• What is asked: In the records below, find the line with "What FreeCAD Python" and the line with "# origin under"; return exactly those lines and every line between them.

• Records to use:
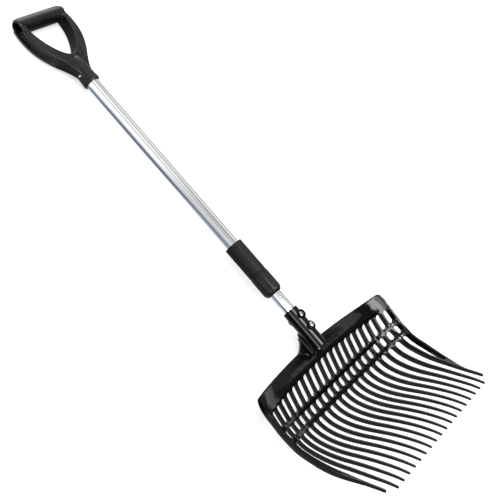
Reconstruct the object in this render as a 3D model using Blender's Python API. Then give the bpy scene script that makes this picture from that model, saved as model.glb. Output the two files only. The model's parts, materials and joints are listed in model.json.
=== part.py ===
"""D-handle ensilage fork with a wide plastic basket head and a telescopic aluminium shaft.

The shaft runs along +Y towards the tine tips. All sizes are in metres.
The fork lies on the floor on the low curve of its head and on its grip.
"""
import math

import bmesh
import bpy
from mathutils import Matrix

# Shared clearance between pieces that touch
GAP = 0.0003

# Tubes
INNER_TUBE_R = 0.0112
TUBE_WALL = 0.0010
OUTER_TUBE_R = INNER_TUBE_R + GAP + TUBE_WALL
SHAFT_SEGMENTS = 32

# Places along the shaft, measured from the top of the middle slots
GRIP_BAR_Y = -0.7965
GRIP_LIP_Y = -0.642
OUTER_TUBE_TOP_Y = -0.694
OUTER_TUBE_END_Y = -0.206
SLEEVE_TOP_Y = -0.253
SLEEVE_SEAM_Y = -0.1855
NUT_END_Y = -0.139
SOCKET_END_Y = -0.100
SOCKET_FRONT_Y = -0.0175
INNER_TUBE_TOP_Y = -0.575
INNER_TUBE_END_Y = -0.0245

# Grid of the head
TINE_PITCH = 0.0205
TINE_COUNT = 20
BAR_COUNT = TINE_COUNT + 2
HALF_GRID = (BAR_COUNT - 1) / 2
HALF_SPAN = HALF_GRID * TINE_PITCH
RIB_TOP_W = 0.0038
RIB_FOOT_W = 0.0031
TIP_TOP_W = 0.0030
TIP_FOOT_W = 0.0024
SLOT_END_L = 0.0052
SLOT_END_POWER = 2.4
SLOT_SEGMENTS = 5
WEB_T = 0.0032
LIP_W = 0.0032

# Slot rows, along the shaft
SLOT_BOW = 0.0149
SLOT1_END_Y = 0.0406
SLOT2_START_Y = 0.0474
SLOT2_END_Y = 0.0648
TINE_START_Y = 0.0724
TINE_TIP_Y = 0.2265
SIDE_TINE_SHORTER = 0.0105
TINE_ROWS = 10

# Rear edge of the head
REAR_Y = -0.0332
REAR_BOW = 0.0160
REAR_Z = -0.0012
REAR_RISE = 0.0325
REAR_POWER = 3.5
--
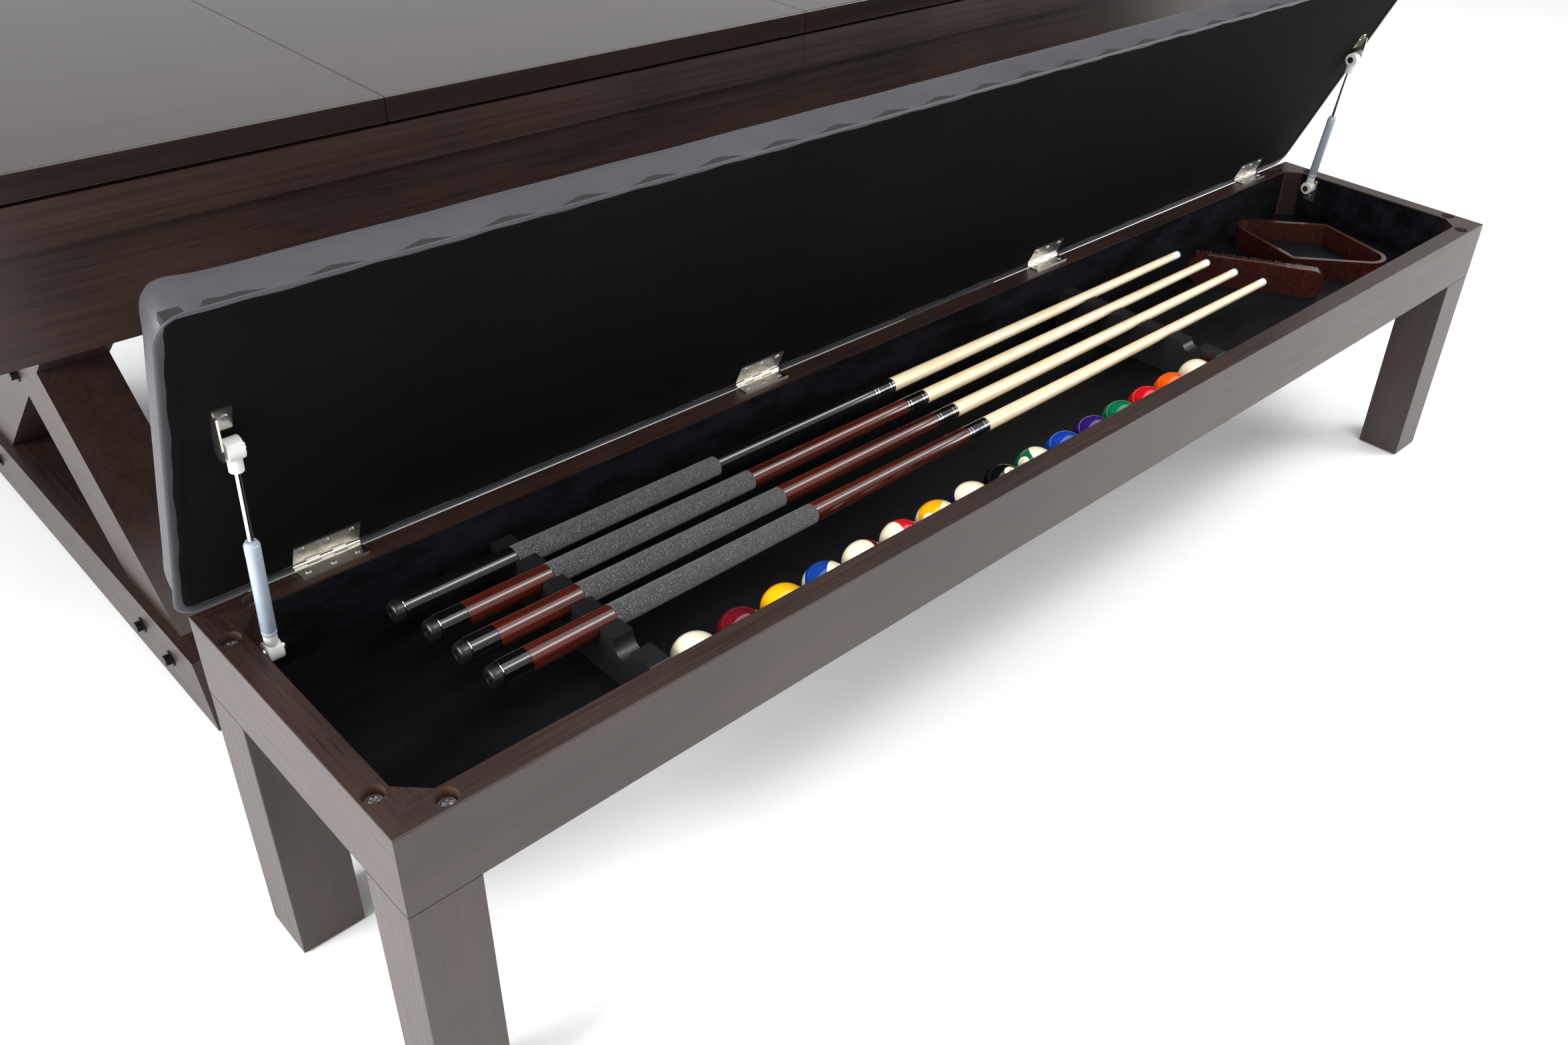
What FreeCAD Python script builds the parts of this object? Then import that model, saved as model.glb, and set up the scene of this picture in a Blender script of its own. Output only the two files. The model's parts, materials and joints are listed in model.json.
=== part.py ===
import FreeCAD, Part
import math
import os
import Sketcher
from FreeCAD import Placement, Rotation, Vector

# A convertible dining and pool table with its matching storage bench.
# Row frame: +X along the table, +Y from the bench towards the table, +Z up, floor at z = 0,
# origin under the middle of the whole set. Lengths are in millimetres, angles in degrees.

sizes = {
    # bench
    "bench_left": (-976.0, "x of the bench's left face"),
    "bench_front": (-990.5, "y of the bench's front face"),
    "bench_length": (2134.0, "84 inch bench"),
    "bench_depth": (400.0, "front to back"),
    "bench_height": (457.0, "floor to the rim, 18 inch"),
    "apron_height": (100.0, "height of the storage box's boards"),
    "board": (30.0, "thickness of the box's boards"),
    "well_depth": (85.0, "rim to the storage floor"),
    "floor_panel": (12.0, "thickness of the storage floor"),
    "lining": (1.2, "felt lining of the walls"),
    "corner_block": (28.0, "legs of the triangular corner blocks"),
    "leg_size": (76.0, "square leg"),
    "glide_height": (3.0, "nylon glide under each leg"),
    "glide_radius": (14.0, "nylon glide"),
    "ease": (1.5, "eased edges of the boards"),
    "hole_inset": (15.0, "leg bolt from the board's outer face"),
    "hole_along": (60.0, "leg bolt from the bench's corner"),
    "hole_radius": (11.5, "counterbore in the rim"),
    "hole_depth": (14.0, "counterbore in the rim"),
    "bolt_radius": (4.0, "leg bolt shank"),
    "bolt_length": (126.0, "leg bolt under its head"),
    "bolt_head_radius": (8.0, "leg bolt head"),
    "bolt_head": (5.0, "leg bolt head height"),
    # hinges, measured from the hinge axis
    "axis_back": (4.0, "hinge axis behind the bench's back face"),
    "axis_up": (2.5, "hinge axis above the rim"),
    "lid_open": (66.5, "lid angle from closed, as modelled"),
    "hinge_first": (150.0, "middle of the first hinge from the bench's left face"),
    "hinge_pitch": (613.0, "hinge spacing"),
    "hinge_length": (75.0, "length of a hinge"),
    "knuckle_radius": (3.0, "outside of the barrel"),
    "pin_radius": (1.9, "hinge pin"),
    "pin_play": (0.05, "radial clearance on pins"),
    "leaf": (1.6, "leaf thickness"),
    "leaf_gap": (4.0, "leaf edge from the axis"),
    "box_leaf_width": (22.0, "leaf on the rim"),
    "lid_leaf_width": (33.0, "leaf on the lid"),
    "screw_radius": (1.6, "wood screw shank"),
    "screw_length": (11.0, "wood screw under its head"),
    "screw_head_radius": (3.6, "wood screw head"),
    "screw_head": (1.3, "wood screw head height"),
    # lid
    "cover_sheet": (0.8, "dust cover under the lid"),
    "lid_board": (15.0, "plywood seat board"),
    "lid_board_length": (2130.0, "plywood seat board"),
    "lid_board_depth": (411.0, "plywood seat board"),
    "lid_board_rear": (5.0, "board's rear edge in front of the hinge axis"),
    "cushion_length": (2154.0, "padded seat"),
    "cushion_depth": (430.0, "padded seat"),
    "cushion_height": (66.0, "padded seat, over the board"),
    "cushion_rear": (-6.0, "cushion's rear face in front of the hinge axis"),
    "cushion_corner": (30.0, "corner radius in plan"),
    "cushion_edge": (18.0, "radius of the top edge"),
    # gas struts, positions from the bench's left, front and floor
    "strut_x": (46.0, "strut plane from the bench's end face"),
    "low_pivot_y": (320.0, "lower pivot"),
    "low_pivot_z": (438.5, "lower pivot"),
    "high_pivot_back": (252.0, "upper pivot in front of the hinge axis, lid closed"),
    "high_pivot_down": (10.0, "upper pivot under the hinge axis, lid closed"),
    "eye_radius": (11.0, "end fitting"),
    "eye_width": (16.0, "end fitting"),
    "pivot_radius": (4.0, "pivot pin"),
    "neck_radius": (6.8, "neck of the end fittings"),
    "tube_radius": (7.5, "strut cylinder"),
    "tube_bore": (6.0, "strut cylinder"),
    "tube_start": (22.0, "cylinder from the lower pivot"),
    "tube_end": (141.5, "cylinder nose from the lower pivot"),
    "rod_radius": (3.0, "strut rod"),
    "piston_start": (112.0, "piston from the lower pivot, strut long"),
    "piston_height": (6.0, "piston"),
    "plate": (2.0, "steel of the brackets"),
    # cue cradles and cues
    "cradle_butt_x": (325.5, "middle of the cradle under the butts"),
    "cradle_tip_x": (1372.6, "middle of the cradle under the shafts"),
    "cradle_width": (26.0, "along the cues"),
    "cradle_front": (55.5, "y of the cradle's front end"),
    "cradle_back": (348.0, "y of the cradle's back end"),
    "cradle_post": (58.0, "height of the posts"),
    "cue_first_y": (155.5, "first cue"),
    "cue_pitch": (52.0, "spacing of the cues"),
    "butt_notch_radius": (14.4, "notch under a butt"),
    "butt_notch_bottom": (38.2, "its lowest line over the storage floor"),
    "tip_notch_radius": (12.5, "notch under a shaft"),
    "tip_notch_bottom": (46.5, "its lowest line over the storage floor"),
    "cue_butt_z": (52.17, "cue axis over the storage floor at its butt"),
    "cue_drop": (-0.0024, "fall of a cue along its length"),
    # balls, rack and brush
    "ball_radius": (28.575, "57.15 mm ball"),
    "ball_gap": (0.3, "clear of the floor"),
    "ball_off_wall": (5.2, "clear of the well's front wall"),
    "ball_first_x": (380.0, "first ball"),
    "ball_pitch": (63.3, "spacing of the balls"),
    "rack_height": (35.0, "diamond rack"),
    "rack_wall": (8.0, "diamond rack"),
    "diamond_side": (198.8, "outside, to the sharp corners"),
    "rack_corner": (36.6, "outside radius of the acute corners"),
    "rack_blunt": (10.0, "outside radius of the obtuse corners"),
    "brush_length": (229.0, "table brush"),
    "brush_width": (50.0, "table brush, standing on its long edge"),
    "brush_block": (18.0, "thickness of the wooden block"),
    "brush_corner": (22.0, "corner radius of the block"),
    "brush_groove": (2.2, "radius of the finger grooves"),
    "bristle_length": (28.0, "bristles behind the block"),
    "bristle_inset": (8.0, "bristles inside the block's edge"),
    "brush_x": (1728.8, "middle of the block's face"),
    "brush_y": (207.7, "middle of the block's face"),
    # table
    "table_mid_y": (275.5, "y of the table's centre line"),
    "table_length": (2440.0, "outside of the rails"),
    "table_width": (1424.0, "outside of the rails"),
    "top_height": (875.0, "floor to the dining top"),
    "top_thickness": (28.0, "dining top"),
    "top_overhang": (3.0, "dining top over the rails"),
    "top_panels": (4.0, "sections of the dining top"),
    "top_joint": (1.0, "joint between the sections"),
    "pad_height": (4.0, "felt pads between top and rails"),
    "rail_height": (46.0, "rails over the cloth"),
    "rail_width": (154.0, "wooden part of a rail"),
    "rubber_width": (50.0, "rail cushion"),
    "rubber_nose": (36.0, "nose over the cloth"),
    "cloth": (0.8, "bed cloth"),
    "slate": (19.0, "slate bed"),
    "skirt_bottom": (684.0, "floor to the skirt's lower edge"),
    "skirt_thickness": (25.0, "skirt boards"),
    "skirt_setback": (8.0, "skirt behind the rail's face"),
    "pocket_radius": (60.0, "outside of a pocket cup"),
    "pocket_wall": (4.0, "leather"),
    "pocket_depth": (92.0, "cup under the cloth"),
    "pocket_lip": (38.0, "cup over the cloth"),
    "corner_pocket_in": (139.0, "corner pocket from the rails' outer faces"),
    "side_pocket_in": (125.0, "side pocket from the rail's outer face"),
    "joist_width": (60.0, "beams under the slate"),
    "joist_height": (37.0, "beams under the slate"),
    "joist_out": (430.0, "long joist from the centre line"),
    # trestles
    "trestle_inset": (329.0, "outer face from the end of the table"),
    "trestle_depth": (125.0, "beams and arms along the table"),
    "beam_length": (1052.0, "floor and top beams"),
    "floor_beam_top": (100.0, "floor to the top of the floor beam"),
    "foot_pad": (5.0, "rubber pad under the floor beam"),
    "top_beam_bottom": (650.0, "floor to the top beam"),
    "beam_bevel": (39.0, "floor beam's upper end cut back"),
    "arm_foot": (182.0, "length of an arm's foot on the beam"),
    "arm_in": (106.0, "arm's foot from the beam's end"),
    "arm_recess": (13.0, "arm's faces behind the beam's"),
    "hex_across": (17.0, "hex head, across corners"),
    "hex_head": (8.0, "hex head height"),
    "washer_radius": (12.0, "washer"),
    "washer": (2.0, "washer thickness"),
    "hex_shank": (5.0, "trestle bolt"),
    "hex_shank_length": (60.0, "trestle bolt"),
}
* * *
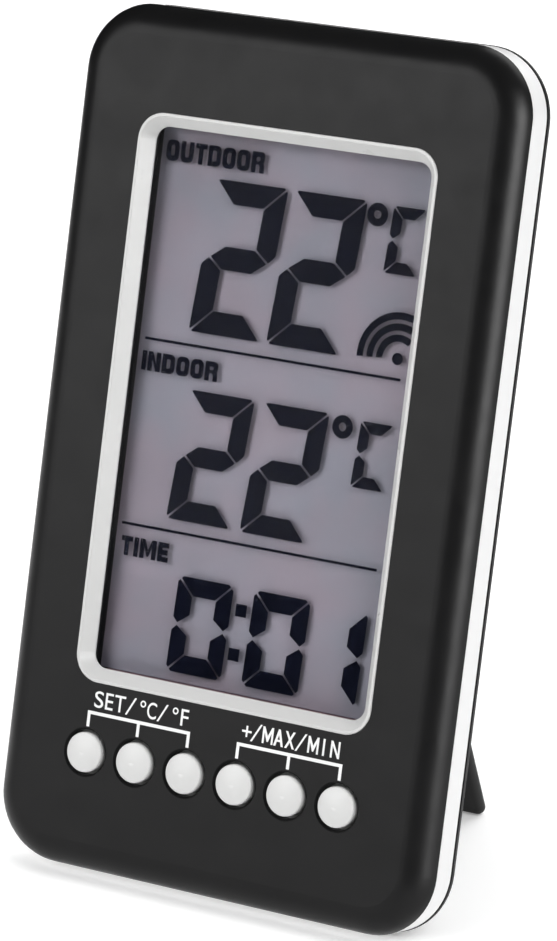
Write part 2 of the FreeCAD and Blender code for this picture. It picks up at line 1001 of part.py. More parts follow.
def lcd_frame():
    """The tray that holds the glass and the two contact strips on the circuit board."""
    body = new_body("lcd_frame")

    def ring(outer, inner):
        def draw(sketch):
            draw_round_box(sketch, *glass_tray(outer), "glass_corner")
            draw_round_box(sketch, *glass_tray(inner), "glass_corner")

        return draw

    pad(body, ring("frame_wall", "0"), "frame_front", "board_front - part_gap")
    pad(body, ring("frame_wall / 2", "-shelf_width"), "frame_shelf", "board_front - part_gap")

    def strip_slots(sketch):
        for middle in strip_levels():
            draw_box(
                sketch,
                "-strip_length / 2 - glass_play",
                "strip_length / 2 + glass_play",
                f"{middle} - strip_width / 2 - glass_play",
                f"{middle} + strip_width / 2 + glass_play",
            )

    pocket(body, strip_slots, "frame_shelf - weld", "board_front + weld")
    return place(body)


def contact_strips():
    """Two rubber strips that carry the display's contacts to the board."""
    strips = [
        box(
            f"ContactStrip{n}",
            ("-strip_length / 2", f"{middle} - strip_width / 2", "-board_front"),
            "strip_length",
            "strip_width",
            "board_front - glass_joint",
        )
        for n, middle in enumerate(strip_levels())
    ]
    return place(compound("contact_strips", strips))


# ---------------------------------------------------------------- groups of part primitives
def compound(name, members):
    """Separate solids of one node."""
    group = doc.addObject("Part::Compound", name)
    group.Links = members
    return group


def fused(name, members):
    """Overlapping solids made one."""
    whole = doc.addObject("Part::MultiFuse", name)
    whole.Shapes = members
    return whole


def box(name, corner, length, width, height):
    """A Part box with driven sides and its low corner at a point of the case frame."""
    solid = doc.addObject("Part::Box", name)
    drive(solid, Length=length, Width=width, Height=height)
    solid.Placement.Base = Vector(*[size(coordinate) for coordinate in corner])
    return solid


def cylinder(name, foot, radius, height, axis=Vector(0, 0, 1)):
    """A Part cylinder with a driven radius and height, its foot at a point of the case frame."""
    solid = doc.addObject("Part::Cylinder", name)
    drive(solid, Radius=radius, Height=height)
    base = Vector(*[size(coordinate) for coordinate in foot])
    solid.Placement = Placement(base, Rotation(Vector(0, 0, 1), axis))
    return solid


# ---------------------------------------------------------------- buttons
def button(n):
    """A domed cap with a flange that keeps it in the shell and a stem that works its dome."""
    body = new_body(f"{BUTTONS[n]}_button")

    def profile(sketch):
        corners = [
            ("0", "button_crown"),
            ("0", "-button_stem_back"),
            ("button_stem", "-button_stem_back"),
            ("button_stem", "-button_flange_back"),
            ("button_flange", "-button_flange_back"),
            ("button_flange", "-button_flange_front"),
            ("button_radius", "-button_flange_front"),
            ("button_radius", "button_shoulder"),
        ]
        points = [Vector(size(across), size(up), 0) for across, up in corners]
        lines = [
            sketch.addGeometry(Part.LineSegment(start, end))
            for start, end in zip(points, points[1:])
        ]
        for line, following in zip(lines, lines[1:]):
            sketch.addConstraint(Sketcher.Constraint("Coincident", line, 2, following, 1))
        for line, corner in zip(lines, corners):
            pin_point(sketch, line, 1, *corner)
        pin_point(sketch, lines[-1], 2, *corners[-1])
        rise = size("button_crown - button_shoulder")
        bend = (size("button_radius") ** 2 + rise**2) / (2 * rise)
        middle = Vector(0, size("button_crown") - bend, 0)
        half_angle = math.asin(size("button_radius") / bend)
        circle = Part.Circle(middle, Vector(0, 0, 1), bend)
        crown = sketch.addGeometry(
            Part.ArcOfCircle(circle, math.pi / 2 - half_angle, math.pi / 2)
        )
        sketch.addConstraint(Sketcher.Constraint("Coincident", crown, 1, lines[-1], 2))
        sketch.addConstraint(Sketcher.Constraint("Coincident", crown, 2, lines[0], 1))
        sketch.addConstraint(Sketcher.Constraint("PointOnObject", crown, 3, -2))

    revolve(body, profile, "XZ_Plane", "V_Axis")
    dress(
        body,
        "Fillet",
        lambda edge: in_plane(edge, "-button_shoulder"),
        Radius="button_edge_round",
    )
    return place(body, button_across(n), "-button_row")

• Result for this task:
What FreeCAD Python script builds the parts of this object? Then import that model, saved as model.glb, and set up the scene of this picture in a Blender script of its own. Output only the two files. The model's parts, materials and joints are listed in model.json.
=== part.py ===
import FreeCAD, Part
import math
import os
import Sketcher
from FreeCAD import Placement, Rotation, Vector

# A convertible dining and pool table with its matching storage bench.
# Row frame: +X along the table, +Y from the bench towards the table, +Z up, floor at z = 0,
# origin under the middle of the whole set. Lengths are in millimetres, angles in degrees.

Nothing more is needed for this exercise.